— WORK TO BE COMPLETED —
Reproduce verbatim the lines up to and including the one with "return abs(a.x - b.x)", starting from the first.

— EXTRACTED INFORMATION —
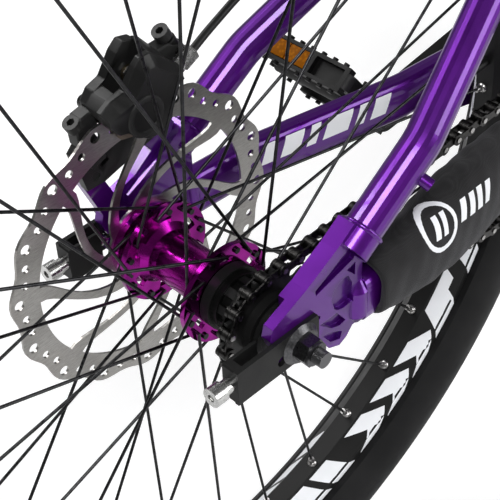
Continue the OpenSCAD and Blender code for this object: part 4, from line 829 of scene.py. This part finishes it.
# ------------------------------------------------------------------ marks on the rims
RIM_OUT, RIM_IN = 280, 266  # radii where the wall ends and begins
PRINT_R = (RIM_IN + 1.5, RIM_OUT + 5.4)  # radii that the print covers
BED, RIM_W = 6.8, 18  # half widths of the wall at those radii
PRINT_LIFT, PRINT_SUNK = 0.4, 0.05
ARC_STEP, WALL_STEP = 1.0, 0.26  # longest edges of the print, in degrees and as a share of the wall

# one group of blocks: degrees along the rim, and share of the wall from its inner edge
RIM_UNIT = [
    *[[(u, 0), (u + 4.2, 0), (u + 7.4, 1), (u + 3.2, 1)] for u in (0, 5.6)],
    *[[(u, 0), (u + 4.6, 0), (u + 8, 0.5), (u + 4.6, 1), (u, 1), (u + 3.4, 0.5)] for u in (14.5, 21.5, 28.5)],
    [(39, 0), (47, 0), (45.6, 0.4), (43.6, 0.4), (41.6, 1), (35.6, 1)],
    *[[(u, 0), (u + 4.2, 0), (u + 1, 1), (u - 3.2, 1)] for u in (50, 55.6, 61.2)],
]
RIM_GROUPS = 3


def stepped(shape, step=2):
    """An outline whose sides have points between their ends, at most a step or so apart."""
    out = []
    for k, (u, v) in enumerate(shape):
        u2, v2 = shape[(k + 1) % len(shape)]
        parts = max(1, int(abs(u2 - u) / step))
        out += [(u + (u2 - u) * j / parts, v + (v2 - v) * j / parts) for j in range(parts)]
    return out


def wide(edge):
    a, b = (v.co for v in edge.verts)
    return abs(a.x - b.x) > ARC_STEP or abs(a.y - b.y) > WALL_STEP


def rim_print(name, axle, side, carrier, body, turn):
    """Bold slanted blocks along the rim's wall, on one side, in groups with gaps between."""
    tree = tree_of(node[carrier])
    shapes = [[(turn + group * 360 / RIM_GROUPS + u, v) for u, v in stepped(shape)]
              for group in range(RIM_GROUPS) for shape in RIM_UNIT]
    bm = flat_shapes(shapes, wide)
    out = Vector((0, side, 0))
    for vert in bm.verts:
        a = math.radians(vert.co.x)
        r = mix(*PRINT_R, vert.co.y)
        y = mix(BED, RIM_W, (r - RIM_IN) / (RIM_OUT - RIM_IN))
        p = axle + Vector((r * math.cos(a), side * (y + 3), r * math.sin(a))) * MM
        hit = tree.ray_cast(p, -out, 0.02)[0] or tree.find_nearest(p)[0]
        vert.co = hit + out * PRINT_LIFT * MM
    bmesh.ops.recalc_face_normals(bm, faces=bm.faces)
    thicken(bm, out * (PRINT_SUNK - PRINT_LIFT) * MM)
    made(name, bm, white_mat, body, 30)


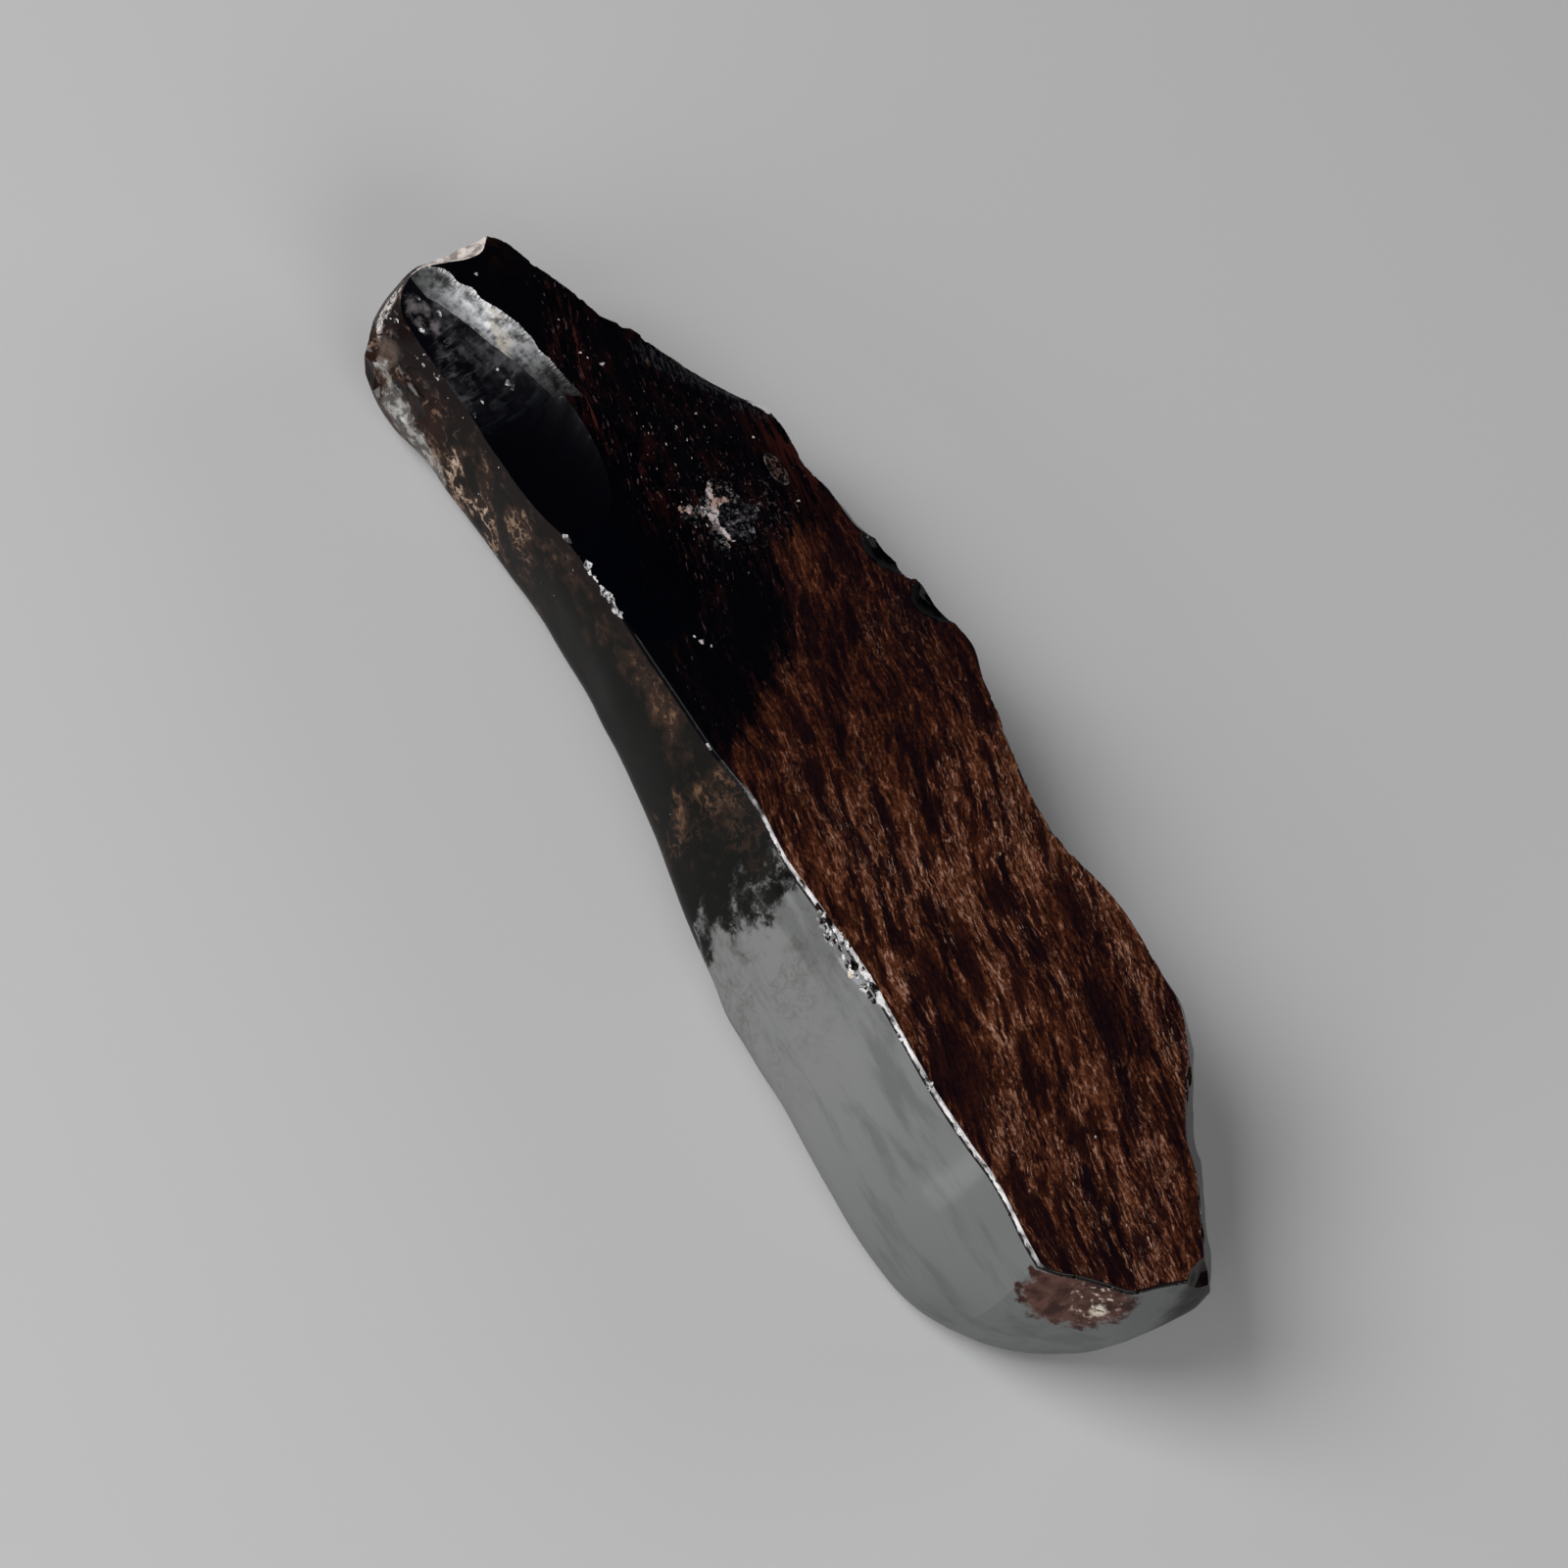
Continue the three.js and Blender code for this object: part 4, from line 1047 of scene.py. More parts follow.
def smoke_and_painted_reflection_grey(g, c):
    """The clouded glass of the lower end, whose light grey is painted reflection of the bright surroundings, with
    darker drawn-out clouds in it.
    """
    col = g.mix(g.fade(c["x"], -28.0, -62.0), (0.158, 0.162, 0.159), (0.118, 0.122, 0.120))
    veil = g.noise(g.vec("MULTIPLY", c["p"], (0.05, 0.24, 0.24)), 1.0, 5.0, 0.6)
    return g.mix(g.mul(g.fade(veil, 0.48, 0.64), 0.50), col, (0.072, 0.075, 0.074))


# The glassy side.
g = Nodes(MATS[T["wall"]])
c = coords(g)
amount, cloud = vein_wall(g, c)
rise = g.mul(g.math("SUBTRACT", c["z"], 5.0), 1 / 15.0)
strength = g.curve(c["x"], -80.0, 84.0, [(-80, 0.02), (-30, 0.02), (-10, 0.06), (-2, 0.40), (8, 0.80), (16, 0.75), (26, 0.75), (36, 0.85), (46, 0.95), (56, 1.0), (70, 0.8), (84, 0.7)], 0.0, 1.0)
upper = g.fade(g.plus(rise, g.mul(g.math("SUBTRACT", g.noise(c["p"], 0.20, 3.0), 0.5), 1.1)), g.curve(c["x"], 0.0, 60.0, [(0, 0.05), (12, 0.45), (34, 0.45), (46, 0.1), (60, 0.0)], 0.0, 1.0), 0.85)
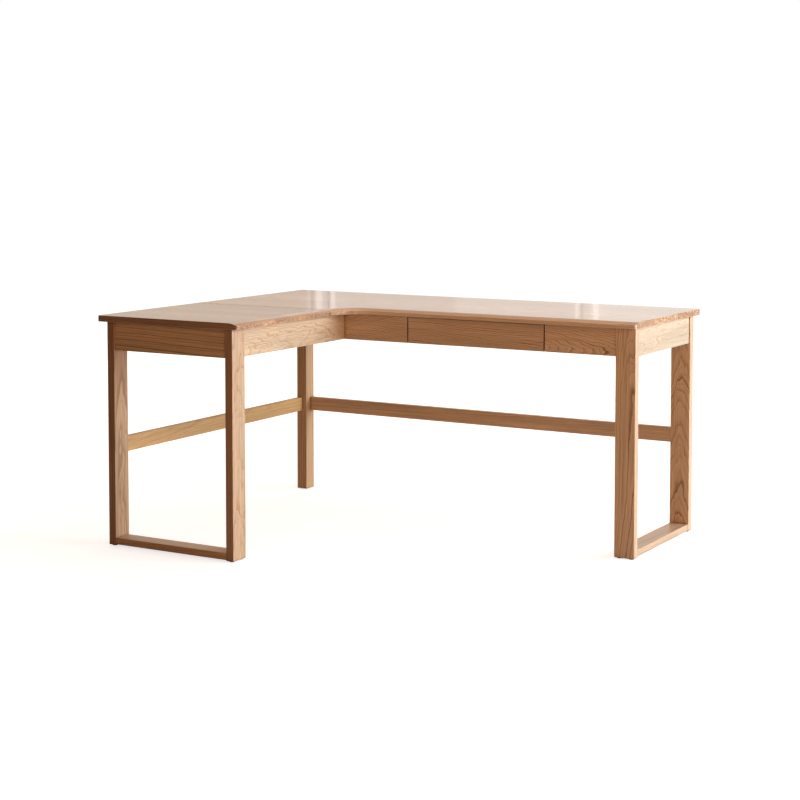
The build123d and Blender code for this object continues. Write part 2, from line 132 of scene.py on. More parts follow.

— SOLUTION TO THE EXERCISE —
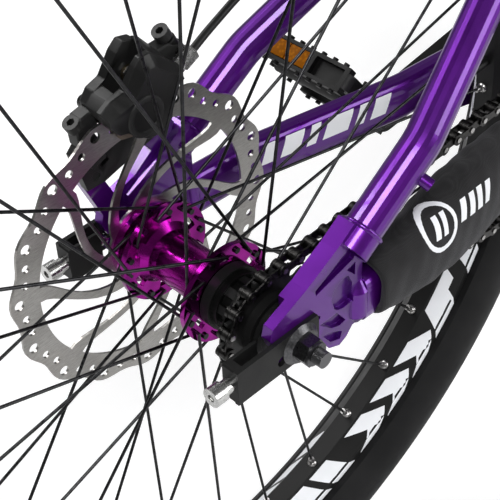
Continue the OpenSCAD and Blender code for this object: part 4, from line 829 of scene.py. This part finishes it.
# ------------------------------------------------------------------ marks on the rims
RIM_OUT, RIM_IN = 280, 266  # radii where the wall ends and begins
PRINT_R = (RIM_IN + 1.5, RIM_OUT + 5.4)  # radii that the print covers
BED, RIM_W = 6.8, 18  # half widths of the wall at those radii
PRINT_LIFT, PRINT_SUNK = 0.4, 0.05
ARC_STEP, WALL_STEP = 1.0, 0.26  # longest edges of the print, in degrees and as a share of the wall

# one group of blocks: degrees along the rim, and share of the wall from its inner edge
RIM_UNIT = [
    *[[(u, 0), (u + 4.2, 0), (u + 7.4, 1), (u + 3.2, 1)] for u in (0, 5.6)],
    *[[(u, 0), (u + 4.6, 0), (u + 8, 0.5), (u + 4.6, 1), (u, 1), (u + 3.4, 0.5)] for u in (14.5, 21.5, 28.5)],
    [(39, 0), (47, 0), (45.6, 0.4), (43.6, 0.4), (41.6, 1), (35.6, 1)],
    *[[(u, 0), (u + 4.2, 0), (u + 1, 1), (u - 3.2, 1)] for u in (50, 55.6, 61.2)],
]
RIM_GROUPS = 3


def stepped(shape, step=2):
    """An outline whose sides have points between their ends, at most a step or so apart."""
    out = []
    for k, (u, v) in enumerate(shape):
        u2, v2 = shape[(k + 1) % len(shape)]
        parts = max(1, int(abs(u2 - u) / step))
        out += [(u + (u2 - u) * j / parts, v + (v2 - v) * j / parts) for j in range(parts)]
    return out


def wide(edge):
    a, b = (v.co for v in edge.verts)
    return abs(a.x - b.x) > ARC_STEP or abs(a.y - b.y) > WALL_STEP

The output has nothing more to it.